The exercise
Can you restate the records below word for word?

— Begin —

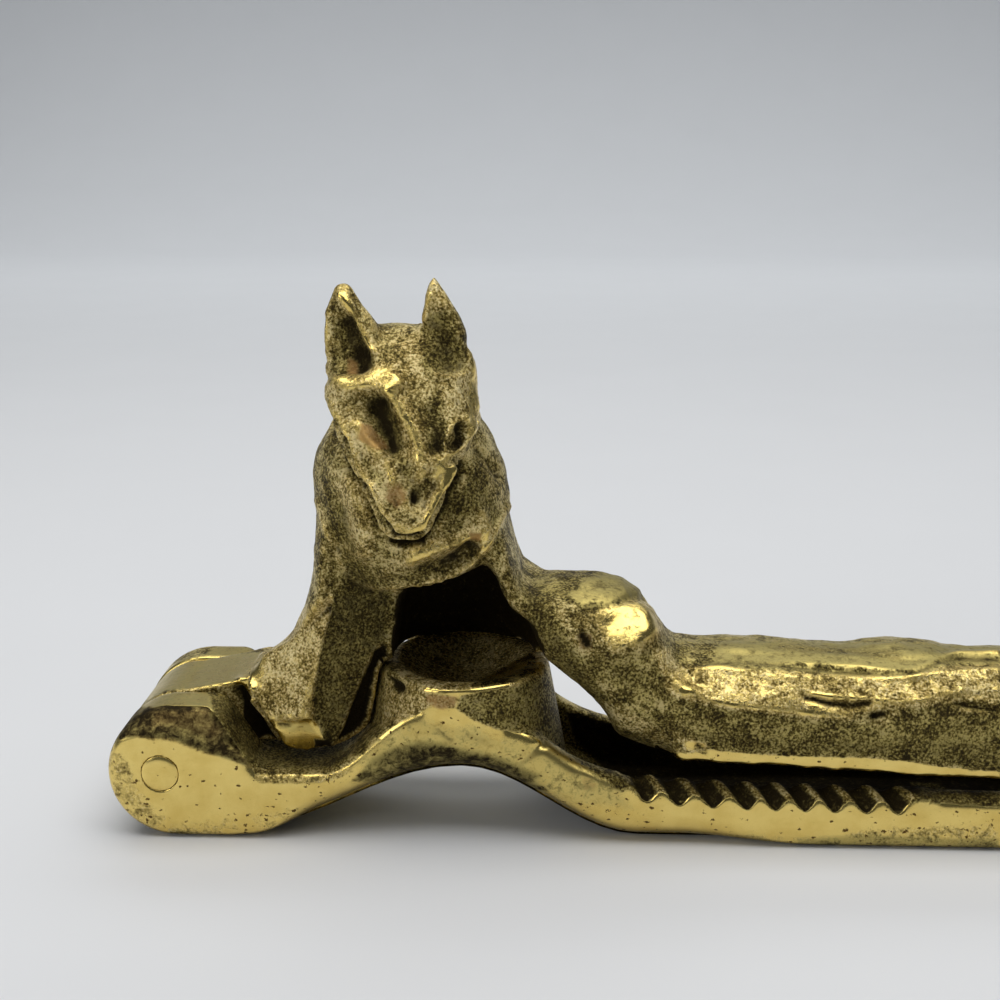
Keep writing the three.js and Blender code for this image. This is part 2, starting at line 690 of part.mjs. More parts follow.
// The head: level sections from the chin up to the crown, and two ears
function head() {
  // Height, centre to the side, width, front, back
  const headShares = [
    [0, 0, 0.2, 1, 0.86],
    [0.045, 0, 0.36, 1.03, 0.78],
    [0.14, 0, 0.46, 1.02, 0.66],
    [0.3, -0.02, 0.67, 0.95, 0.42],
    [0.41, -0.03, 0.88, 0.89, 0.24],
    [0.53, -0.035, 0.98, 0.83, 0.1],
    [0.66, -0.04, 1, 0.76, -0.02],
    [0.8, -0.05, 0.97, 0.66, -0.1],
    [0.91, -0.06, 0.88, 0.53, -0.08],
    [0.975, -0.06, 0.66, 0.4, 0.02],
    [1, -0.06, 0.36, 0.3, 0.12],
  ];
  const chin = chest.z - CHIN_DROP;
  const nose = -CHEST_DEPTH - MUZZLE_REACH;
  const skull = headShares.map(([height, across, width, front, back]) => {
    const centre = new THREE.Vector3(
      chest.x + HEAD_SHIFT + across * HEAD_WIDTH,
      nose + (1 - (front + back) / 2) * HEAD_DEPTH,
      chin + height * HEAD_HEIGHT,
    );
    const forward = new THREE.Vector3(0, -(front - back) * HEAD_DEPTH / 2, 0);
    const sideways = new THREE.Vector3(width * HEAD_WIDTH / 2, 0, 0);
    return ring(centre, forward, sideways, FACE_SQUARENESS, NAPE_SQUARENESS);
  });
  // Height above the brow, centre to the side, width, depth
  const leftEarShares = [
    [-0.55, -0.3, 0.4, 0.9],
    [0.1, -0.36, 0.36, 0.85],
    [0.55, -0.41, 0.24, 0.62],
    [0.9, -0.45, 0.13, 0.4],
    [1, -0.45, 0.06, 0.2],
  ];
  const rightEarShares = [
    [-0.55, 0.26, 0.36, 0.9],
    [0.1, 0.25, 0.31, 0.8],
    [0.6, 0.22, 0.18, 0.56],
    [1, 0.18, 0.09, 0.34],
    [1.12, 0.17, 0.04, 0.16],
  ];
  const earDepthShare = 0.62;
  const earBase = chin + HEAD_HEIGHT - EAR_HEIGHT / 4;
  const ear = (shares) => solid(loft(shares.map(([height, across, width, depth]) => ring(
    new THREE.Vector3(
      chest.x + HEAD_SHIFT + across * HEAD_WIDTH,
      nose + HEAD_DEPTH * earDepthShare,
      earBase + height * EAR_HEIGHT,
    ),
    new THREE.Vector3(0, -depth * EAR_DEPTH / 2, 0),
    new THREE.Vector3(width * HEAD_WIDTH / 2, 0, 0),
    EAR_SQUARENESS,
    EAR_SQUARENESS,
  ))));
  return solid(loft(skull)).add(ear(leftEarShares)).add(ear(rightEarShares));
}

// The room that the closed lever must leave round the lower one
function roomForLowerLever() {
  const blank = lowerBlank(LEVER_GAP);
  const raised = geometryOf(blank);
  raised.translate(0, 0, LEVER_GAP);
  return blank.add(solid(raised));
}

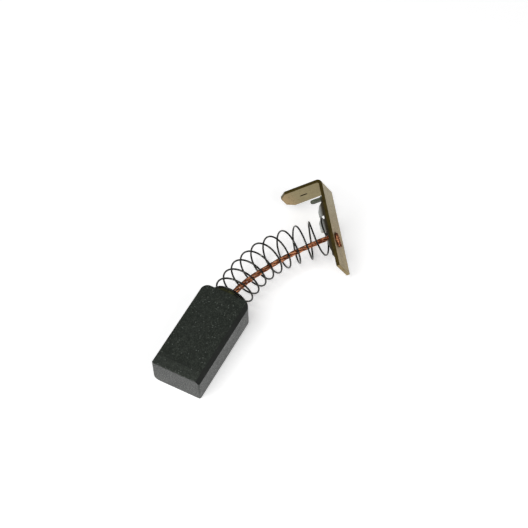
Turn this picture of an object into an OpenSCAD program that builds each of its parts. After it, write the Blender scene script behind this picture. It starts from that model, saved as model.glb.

— End —

Result
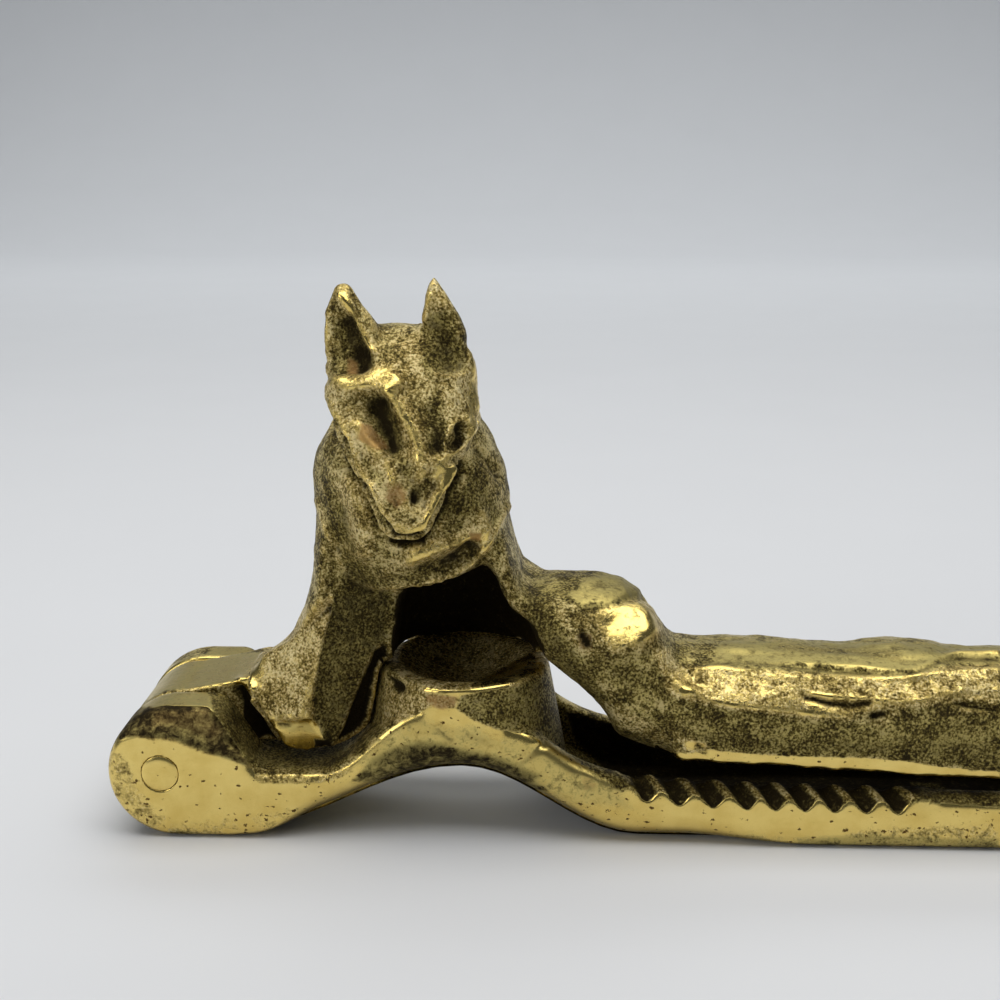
Keep writing the three.js and Blender code for this image. This is part 2, starting at line 690 of part.mjs. More parts follow.
// The head: level sections from the chin up to the crown, and two ears
function head() {
  // Height, centre to the side, width, front, back
  const headShares = [
    [0, 0, 0.2, 1, 0.86],
    [0.045, 0, 0.36, 1.03, 0.78],
    [0.14, 0, 0.46, 1.02, 0.66],
    [0.3, -0.02, 0.67, 0.95, 0.42],
    [0.41, -0.03, 0.88, 0.89, 0.24],
    [0.53, -0.035, 0.98, 0.83, 0.1],
    [0.66, -0.04, 1, 0.76, -0.02],
    [0.8, -0.05, 0.97, 0.66, -0.1],
    [0.91, -0.06, 0.88, 0.53, -0.08],
    [0.975, -0.06, 0.66, 0.4, 0.02],
    [1, -0.06, 0.36, 0.3, 0.12],
  ];
  const chin = chest.z - CHIN_DROP;
  const nose = -CHEST_DEPTH - MUZZLE_REACH;
  const skull = headShares.map(([height, across, width, front, back]) => {
    const centre = new THREE.Vector3(
      chest.x + HEAD_SHIFT + across * HEAD_WIDTH,
      nose + (1 - (front + back) / 2) * HEAD_DEPTH,
      chin + height * HEAD_HEIGHT,
    );
    const forward = new THREE.Vector3(0, -(front - back) * HEAD_DEPTH / 2, 0);
    const sideways = new THREE.Vector3(width * HEAD_WIDTH / 2, 0, 0);
    return ring(centre, forward, sideways, FACE_SQUARENESS, NAPE_SQUARENESS);
  });
  // Height above the brow, centre to the side, width, depth
  const leftEarShares = [
    [-0.55, -0.3, 0.4, 0.9],
    [0.1, -0.36, 0.36, 0.85],
    [0.55, -0.41, 0.24, 0.62],
    [0.9, -0.45, 0.13, 0.4],
    [1, -0.45, 0.06, 0.2],
  ];
  const rightEarShares = [
    [-0.55, 0.26, 0.36, 0.9],
    [0.1, 0.25, 0.31, 0.8],
    [0.6, 0.22, 0.18, 0.56],
    [1, 0.18, 0.09, 0.34],
    [1.12, 0.17, 0.04, 0.16],
  ];
  const earDepthShare = 0.62;
  const earBase = chin + HEAD_HEIGHT - EAR_HEIGHT / 4;
  const ear = (shares) => solid(loft(shares.map(([height, across, width, depth]) => ring(
    new THREE.Vector3(
      chest.x + HEAD_SHIFT + across * HEAD_WIDTH,
      nose + HEAD_DEPTH * earDepthShare,
      earBase + height * EAR_HEIGHT,
    ),
    new THREE.Vector3(0, -depth * EAR_DEPTH / 2, 0),
    new THREE.Vector3(width * HEAD_WIDTH / 2, 0, 0),
    EAR_SQUARENESS,
    EAR_SQUARENESS,
  ))));
  return solid(loft(skull)).add(ear(leftEarShares)).add(ear(rightEarShares));
}

// The room that the closed lever must leave round the lower one
function roomForLowerLever() {
  const blank = lowerBlank(LEVER_GAP);
  const raised = geometryOf(blank);
  raised.translate(0, 0, LEVER_GAP);
  return blank.add(solid(raised));
}

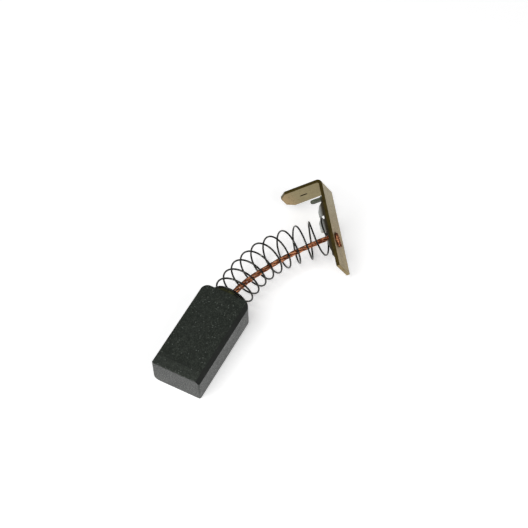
Turn this picture of an object into an OpenSCAD program that builds each of its parts. After it, write the Blender scene script behind this picture. It starts from that model, saved as model.glb.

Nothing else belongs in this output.